Welcome to The Lazarus Pit, a biweekly look at should-be classic metal records that don’t get nearly enough love; stuff that’s essential listening that you’ve probably never heard of; stuff that we’re too lazy to track down the band members to do a Hall Of Fame for. You people can’t bitch that I picked the wrong album from this week’s artist, because they only HAD one album. SUCK IT. Anyway, here’s our look at the messed up death metal classic that is Demilich’s Nespithe (Pavement).
So, here’s the thing you’re going to notice about this music: it is seriously, seriously demented. Like, it’s a mystery to me that the elements of this band came from somebody’s mind and then several other people agreed that it was a thing that they should do. They are Finnish people, and it is cold and dark and boring there, but still. You’re probably wondering what makes this weirder than the average weirdness that we cover. It’s not weird in the sense of the stuff that Scott Seward writes about, but as far as death metal goes, these fearsome Finns push things to the breaking point.
A lot (but not all) of the insanity comes from Antti Boman’s throat. These are maybe the most indecipherable, guttural vocals you can find outside of putting a pit bull in front of the microphone. It literally sounds like the dude is belching the entire time. And not in the “this is an easy analogy” way. It’s pretty much just belching. The rest of the insanity comes from the rest of the band – this is super-technical, heavy death metal, filled with stops and starts and sudden changes that recall Atheist and Autopsy at their twistiest. What I’m trying to say is, Nespithe ain’t easy listening.
The end result of several demos, their sole full-length record was released in 1993 to very little attention (and re-released a decade later to pretty much the same reception). Consider the other notable DM records that came out that year – Morbid Angel’s Covenant, Atheist’s Elements, Death’s Individual Thought Patterns, Entombed’s Wolverine Blues. The prevailing trend was not in the direction of the sheer ugliness that Demilich purveyed. Even if you could understand what Boman was saying (or tell the songs apart), it seemed unlikely that you could sing along to “The Planet That Once Used to Absorb Flesh in Order to Achieve Divinity and Immortality (Suffocated to the Flesh That It Desired…)” or “The Sixteenth Six-Tooth Son of Fourteen Four-Regional Dimensions (Still Unnamed).” Not to mention that, as you can probably tell, the band had a really, really weird sense of humor.
Still, these guys wound up being pretty influential.
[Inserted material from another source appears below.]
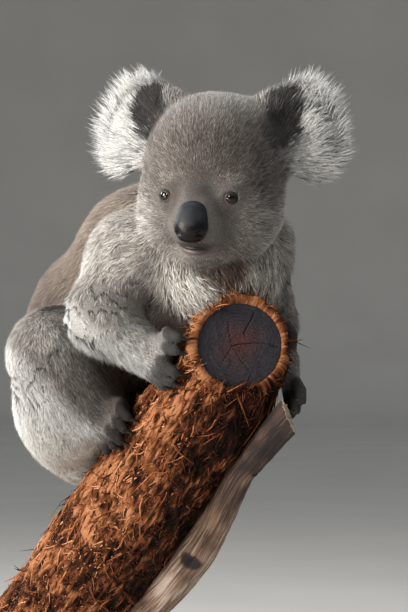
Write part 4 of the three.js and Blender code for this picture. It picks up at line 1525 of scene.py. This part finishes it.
def build_fibres():
    """Torn strips and longer hanging threads all over the log's bark."""
    finish = torn_fibre()
    tree = fibre_tree(finish)
    sides, rows = 128, 170
    angle = np.linspace(0, 2 * math.pi, sides, endpoint=False)
    points = []
    for number, along in enumerate(-3.0 + (LOG["length"] - 2.0) * np.linspace(0, 1, rows) ** 1.1):
        down = np.full(sides, max(along, -1.5))
        ridges, texture = bark_height(angle, down, LOG["top"])
        sunk = (6, 2.5, 1, 0)[min(number, 3)]
        out = log_radius(along) + (ridges + texture * 0.9) * min(1, number / 3) - sunk
        points.append(log_ring(out, angle, along, down))
    points = place(np.concatenate(points), "perch") * MM
    quads = bands(rows, sides, other_way=True)
    grain = np.tile(HOMES["perch"][1] @ np.array([0.0, 1.0, 0.0]), (len(points), 1))
    # On the frayed rim the strips stick out past the sawn end.
    out_from_middle = np.stack([np.sin(angle) * 0.8, np.full(sides, -0.5), np.cos(angle) * 0.8], axis=1)
    grain[:3 * sides] = np.tile(out_from_middle @ HOMES["perch"][1].T, (3, 1))
    layers = {
        "bark_strips": {"Strip length": 0.014, "Strip width": 0.0009, "Strips per square metre": 56000.0,
                        "Stray turn": 0.7, "Lift": 0.32, "Curl": 0.4},
        "bark_rim_fringe": {"Strip length": 0.0065, "Strip width": 0.0005,
                            "Strips per square metre": 850000.0, "Stray turn": 1.5, "Lift": 0.35,
                            "Curl": 0.4},
        "bark_threads": {"Strip length": 0.026, "Strip width": 0.0006, "Strips per square metre": 5000.0,
                         "Stray turn": 0.9, "Lift": 0.3, "Curl": 0.5},
    }
    for name, sizes in layers.items():
        mesh = bpy.data.meshes.new(name + "_host")
        mesh.from_pydata(points.tolist(), [], (quads[:4 * sides] if "rim" in name else quads).tolist())
        mesh.attributes.new("grain", "FLOAT_VECTOR", "POINT").data.foreach_set("vector", grain.ravel())
        # Painted shade: the strips learn how far they lie on the log's shaded lower side.
        store_values(mesh, "damp", np.tile(shaded_side(angle), rows))
        host = bpy.data.objects.new(name + "_host", mesh)
        bpy.context.scene.collection.objects.link(host)
        nodes = host.modifiers.new("strips", "NODES")
        nodes.node_group = tree
        for item in tree.interface.items_tree:
            if item.name in sizes:
                nodes[item.identifier] = sizes[item.name]
        host.update_tag()
        seen = bpy.context.evaluated_depsgraph_get()
        made = bpy.data.meshes.new_from_object(host.evaluated_get(seen))
        made.name = name
        host.modifiers.clear()
        bpy.data.objects.remove(host)
        piece = bpy.data.objects.new(name, made)
        bpy.context.scene.collection.objects.link(piece)
        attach(piece, "root")
        spots = np.empty(len(made.vertices) * 3, np.float32)
        made.vertices.foreach_get("co", spots)
        own = within(spots.reshape(-1, 3) / MM, "perch")
        each = 9
        middle = own.reshape(-1, each, 3).mean(axis=1).repeat(each, axis=0)
        offset = (own - middle)[:, [0, 1]] / 40 * 0.0015
        around = np.arctan2(middle[:, 0], middle[:, 2]) / (2 * math.pi) + 0.5
        uv = np.stack([around, middle[:, 1] / 660 + 0.04], axis=1)
        store_map(piece, "OFBake", np.clip(uv + np.clip(offset, -0.0015, 0.0015), 0, 1))


def sawn_heartwood():
    """Old sawn hardwood: purple-brown, saw-fuzzed, with rings about 3.4 mm apart and a redder heart."""
    made, tree, shader = material("sawn_heartwood")
    disc = add(tree, "ShaderNodeUVMap", uv_map="disc").outputs["UV"]
    away = add(tree, "ShaderNodeVectorMath", links={"Vector": disc}, operation="LENGTH").outputs["Value"]
    warp = add(tree, "ShaderNodeTexNoise", {"Scale": 45.0, "Detail": 3.0}, {"Vector": disc})
    fuzz = add(tree, "ShaderNodeTexNoise", {"Scale": 420.0, "Detail": 4.0, "Roughness": 0.7},
               {"Vector": disc})
    bent = add(tree, "ShaderNodeMath", {1: 0.006}, {0: warp}, operation="MULTIPLY")
    turns = add(tree, "ShaderNodeMath", {1: 2 * math.pi / 0.0034}, {0: sum_of(tree, away, bent)},
                operation="MULTIPLY")
    rings = add(tree, "ShaderNodeMath", links={0: turns}, operation="SINE")
    blotch = add(tree, "ShaderNodeTexNoise", {"Scale": 38.0, "Detail": 4.0}, {"Vector": disc})
    stir = add(tree, "ShaderNodeMath", {1: 0.036, 2: -0.018}, {0: blotch}, operation="MULTIPLY_ADD")
    base = ramp(tree, sum_of(tree, away, stir),
                [(0.0, "#4a2222"), (0.014, "#3c2426"), (0.024, "#2a242b"), (0.038, "#1f1e25")])
    shade = add(tree, "ShaderNodeMapRange",
                {"From Min": -1.0, "From Max": 1.0, "To Min": 0.8, "To Max": 1.12},
                {"Value": rings})
    grit = add(tree, "ShaderNodeMapRange",
               {"From Min": 0.3, "From Max": 0.7, "To Min": 0.55, "To Max": 1.35},
               {"Value": fuzz})
    both = add(tree, "ShaderNodeMath", links={0: shade, 1: grit}, operation="MULTIPLY")
    mixed = add(tree, "ShaderNodeVectorMath", links={0: base, "Scale": both}, operation="SCALE")
    dress(tree, shader, mixed, 0.85, bump=(fuzz, 0.7, 0.0008))
    return made


CRACKS = [
    ([[-7.6, 0.3], [4.9, 0.9], [20.8, -1.4], [35, -6.8]], 0.42),
    ([[5.6, 10.5], [12, 18.5], [19.5, 28]], 0.4),
    ([[-7.6, 0.3], [-12, -5], [-19.4, -13]], 0.16),
    ([[-7.6, 0.3], [-8, 12], [-6.6, 23]], 0.14),
    ([[-7.6, 0.3], [-2, -12], [4, -24]], 0.12),
]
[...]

Hell, they inspired a straight up imitator, Biolich, which is quite the honor. They broke up right after this record, but they reunite occasionally to do “final” shows, so catch them if you can (or just download their complete discography, which they’ve been kind enough to provide for free at their website). Just try to avoid eating a large meal beforehand – that belching can really make you sick.